+++ INFORMATION SUPPLIED +++
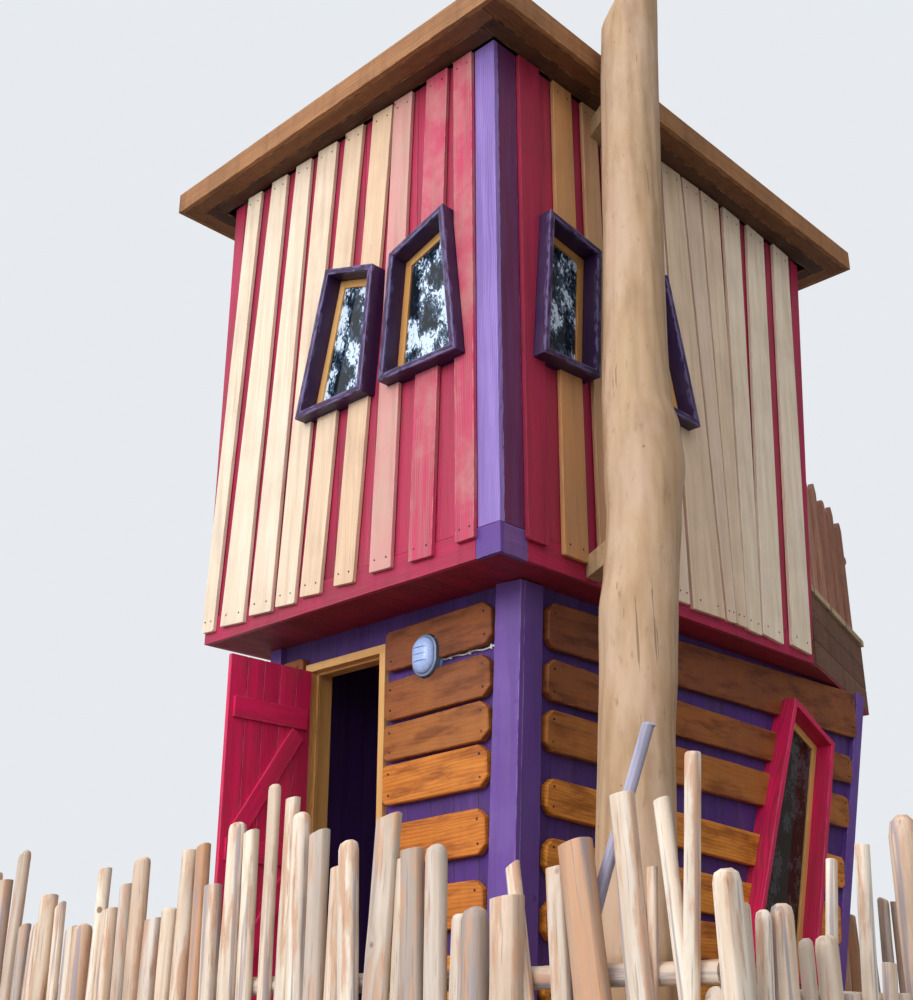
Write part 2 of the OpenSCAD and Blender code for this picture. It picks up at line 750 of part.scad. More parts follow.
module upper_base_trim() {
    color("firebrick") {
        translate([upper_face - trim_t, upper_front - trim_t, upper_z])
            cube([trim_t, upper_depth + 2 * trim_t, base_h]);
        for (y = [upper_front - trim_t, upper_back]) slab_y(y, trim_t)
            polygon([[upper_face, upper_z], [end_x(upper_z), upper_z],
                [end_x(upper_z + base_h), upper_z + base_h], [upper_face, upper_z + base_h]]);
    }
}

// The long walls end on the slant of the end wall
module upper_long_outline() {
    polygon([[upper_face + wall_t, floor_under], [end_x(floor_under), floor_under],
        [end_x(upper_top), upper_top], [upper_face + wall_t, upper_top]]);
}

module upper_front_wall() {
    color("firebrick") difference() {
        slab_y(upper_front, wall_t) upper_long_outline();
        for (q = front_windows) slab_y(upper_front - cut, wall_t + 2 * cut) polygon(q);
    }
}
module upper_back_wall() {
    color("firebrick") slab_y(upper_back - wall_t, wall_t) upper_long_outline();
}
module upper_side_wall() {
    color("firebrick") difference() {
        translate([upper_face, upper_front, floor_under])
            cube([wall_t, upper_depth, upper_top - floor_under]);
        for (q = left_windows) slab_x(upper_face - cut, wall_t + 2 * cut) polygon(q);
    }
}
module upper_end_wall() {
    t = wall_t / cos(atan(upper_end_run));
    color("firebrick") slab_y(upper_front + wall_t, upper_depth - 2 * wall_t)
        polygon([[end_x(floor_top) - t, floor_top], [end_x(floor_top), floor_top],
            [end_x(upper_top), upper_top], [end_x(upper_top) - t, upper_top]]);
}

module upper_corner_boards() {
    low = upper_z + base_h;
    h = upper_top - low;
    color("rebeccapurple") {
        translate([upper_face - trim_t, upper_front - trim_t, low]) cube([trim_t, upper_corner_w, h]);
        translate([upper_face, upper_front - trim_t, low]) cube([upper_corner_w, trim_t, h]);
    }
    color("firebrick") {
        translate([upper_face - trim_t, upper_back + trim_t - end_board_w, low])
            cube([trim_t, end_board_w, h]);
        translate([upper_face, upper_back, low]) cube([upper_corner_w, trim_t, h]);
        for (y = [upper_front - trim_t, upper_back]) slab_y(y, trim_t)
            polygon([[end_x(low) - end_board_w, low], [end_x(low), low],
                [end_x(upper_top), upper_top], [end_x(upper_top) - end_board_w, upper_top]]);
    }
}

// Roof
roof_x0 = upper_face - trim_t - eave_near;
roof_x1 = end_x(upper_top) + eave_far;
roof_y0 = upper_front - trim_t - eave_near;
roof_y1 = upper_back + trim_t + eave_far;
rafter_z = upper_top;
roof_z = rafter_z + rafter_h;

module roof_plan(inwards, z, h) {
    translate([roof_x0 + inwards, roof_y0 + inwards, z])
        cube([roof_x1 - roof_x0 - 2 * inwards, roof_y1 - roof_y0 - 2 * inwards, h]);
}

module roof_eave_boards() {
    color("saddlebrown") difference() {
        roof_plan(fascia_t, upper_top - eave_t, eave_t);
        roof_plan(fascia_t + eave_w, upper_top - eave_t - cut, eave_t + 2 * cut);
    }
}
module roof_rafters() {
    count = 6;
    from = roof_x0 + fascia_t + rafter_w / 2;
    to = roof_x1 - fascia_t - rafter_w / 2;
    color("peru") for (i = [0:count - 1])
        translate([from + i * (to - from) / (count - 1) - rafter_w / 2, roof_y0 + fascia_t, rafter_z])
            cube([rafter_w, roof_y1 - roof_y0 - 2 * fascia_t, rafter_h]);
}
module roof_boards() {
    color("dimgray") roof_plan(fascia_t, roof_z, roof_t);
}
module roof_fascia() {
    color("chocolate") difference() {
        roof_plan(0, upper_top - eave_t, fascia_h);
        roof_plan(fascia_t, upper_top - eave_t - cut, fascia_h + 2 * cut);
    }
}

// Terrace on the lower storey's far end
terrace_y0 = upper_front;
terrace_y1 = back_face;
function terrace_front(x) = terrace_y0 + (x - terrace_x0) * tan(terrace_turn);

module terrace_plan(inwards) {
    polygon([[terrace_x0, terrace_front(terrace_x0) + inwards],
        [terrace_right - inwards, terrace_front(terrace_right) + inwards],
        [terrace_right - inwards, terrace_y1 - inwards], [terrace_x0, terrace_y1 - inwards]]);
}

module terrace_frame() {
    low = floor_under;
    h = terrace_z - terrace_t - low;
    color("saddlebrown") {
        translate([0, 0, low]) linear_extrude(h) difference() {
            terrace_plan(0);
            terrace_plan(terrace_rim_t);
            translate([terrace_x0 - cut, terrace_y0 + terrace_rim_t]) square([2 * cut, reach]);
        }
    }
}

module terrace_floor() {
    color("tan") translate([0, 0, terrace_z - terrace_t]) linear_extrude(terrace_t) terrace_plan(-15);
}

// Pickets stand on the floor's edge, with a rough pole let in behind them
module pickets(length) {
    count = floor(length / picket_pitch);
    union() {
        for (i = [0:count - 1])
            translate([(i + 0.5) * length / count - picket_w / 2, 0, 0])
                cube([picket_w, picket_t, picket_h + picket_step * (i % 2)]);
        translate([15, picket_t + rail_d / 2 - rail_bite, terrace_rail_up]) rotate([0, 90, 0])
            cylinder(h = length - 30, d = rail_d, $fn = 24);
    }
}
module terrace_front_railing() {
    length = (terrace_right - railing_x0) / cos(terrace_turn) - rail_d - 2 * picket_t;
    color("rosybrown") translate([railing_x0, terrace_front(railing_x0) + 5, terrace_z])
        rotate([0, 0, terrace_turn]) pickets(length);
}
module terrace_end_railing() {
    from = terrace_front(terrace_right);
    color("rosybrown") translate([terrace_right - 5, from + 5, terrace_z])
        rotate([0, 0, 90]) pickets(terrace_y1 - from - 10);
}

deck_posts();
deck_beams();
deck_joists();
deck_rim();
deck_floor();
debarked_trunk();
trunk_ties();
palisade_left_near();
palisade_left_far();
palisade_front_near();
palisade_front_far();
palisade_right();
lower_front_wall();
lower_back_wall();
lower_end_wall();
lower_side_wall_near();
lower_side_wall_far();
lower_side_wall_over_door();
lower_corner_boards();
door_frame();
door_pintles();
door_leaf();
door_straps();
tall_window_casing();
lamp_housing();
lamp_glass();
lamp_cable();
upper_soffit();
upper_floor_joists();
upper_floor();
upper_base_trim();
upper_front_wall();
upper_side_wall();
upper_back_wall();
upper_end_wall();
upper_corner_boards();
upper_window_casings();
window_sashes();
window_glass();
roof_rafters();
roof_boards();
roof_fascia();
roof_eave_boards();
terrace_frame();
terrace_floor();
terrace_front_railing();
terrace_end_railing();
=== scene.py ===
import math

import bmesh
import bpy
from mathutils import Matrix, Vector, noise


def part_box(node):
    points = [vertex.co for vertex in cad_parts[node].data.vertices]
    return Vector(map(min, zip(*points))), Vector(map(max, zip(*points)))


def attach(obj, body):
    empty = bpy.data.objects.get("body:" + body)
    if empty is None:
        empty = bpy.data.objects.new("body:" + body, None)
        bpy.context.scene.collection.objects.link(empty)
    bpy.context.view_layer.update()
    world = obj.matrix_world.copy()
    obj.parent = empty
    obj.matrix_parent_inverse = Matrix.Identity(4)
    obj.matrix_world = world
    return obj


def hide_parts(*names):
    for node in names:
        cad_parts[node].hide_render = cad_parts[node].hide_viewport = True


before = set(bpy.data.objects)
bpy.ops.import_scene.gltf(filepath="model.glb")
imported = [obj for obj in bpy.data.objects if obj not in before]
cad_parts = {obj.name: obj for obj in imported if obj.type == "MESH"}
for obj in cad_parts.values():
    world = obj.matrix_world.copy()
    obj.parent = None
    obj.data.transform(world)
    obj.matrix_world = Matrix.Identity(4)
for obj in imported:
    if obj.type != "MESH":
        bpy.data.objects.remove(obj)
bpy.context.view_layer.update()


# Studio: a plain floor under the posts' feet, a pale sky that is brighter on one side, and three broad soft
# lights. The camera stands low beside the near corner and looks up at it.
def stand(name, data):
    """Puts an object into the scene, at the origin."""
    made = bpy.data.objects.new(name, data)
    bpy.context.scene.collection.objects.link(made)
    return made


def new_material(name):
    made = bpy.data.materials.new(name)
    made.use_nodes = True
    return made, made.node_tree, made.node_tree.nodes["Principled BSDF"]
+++
EXERCISE AIM: Starting with the line with "deck_posts();" and ending with the line with "obj.matrix_world = world", extract every line exactly and nothing outside that span.

SOLUTION TO THE EXERCISE:
deck_posts();
deck_beams();
deck_joists();
deck_rim();
deck_floor();
debarked_trunk();
trunk_ties();
palisade_left_near();
palisade_left_far();
palisade_front_near();
palisade_front_far();
palisade_right();
lower_front_wall();
lower_back_wall();
lower_end_wall();
lower_side_wall_near();
lower_side_wall_far();
lower_side_wall_over_door();
lower_corner_boards();
door_frame();
door_pintles();
door_leaf();
door_straps();
tall_window_casing();
lamp_housing();
lamp_glass();
lamp_cable();
upper_soffit();
upper_floor_joists();
upper_floor();
upper_base_trim();
upper_front_wall();
upper_side_wall();
upper_back_wall();
upper_end_wall();
upper_corner_boards();
upper_window_casings();
window_sashes();
window_glass();
roof_rafters();
roof_boards();
roof_fascia();
roof_eave_boards();
terrace_frame();
terrace_floor();
terrace_front_railing();
terrace_end_railing();
=== scene.py ===
import math

import bmesh
import bpy
from mathutils import Matrix, Vector, noise


def part_box(node):
    points = [vertex.co for vertex in cad_parts[node].data.vertices]
    return Vector(map(min, zip(*points))), Vector(map(max, zip(*points)))


def attach(obj, body):
    empty = bpy.data.objects.get("body:" + body)
    if empty is None:
        empty = bpy.data.objects.new("body:" + body, None)
        bpy.context.scene.collection.objects.link(empty)
    bpy.context.view_layer.update()
    world = obj.matrix_world.copy()
    obj.parent = empty
    obj.matrix_parent_inverse = Matrix.Identity(4)
    obj.matrix_world = world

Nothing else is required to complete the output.